W ostatnim tygodniu w Małopolsce pacjentów zakażonych koronawirusem było ok. 1500, dzisiaj ta liczba przekroczyła 2000. Wraz z szybkim wzrostem zakażonych, służby wojewody zwiększają liczbę dostępnych dla nich łóżek wraz z respiratorami. Dodawanie miejsc dla zarażonych często odbywa się kosztem pacjentów z innych oddziałów…
W ostatnich raportach ministerstwa Małopolska stale utrzymuje się w pierwszej piątce województw z największą ilością zakażonych COVID-19. Najwięcej przypadków znajduje się w samym Krakowie (wraz z powiatem wielickim ok. 50% wszystkich zakażeń w skali województwa). Obecnie liczba chorych jest pięć razy większa niż ta, która była na początku października.
19% łóżek wszystkich łóżek w Małopolsce (ok. 13 tys.) to łóżka covidowe.

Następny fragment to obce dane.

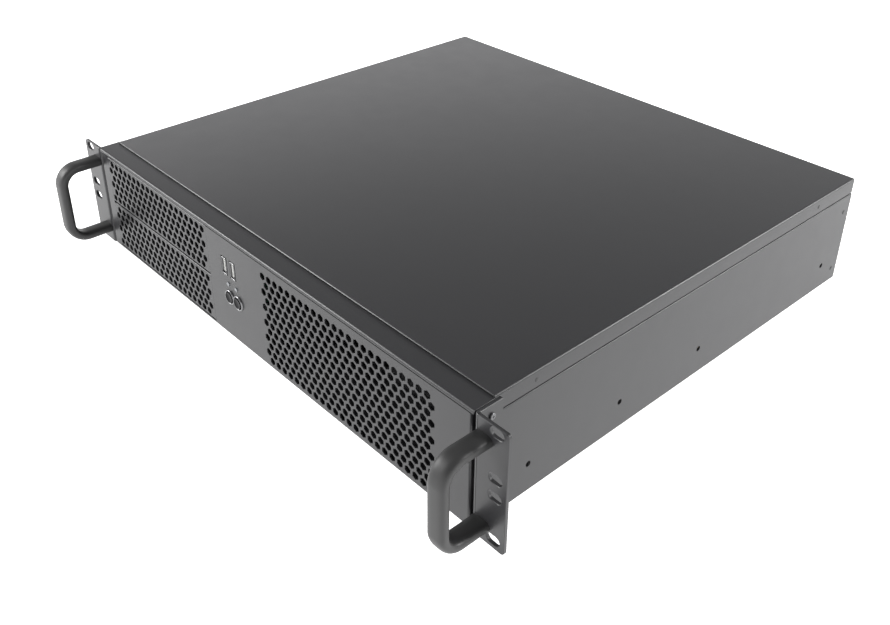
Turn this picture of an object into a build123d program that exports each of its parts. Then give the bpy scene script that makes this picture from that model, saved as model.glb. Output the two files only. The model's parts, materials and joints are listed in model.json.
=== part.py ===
"""An empty 2U rackmount server case: folded sheet steel, perforated front, handles on the rack ears.

The origin is the middle of the underside. X runs to the right seen from the front, Y runs to the back,
Z runs up. All sizes are millimetres.
"""
import os

from build123d import *

os.makedirs("parts", exist_ok=True)

# Body and sheet
body_width = 430.0
body_depth = 400.0
body_height = 88.0
sheet = 1.2
fold_radius = 1.5
slip = 0.3
seam = 0.5

# Rack standard
rack_width = 482.6
slot_columns = 465.1
slot_length = 10.5
slot_height = 6.6
slot_levels = (6.35, 38.1, 50.8, 82.55)

# Ears and handles
ear_sheet = 2.5
ear_fold = 3.0
ear_leg = 20.0
ear_corner = 2.5
handle_x = 223.0
handle_reach = 32.5
handle_pitch = 62.0
handle_level = 43.5
handle_bend = 14.0
handle_wide = 14.4
handle_thick = 7.8
handle_sides = 8

# Cover
cover_flange = 12.0
strip_depth = 16.0
rear_lip = 8.0
lug = 3.6
lug_inset = 49.5
lug_reach = 3.0
cover_travel = 20.0

# Walls of the tray
ledge_lip = 6.0
front_gap = 4.0
tray_lip = 4.0
rail_hole = 4.0
rail_level = 21.5
rail_insets = (46.0, 130.0, 214.0)
rail_rear_inset = 26.0
step_radius = 0.8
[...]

Ostatnio problem ten został zauważony w szpitalu Rydygiera. Na oddziale kardiologicznym brakuje miejsc dla osób zmagającym się ze schorzeniami sercowymi. Osoby skierowane w to miejsce muszą szukać pomocy w innych placówkach. 22 łóżka przeznaczone dla nich obecnie zajmują osoby zakażone wirusem. Szpital ma wprowadzić od grudnia 84 łóżek covidowych oraz 10 łóżek z respiratorami.
Wczoraj podczas konferencji wojewoda ogłosił, że dr Wojciech Mudyn (wieloletni szef intensywnej terapii w szpitalu Rydygiera) od dzisiaj będzie pełnił funkcje konsultanta wojewody ds. zabezpieczenia intensywnej terapii w Małopolsce. Zastąpi on miejsce zmarłego Wojciecha Serednickiego.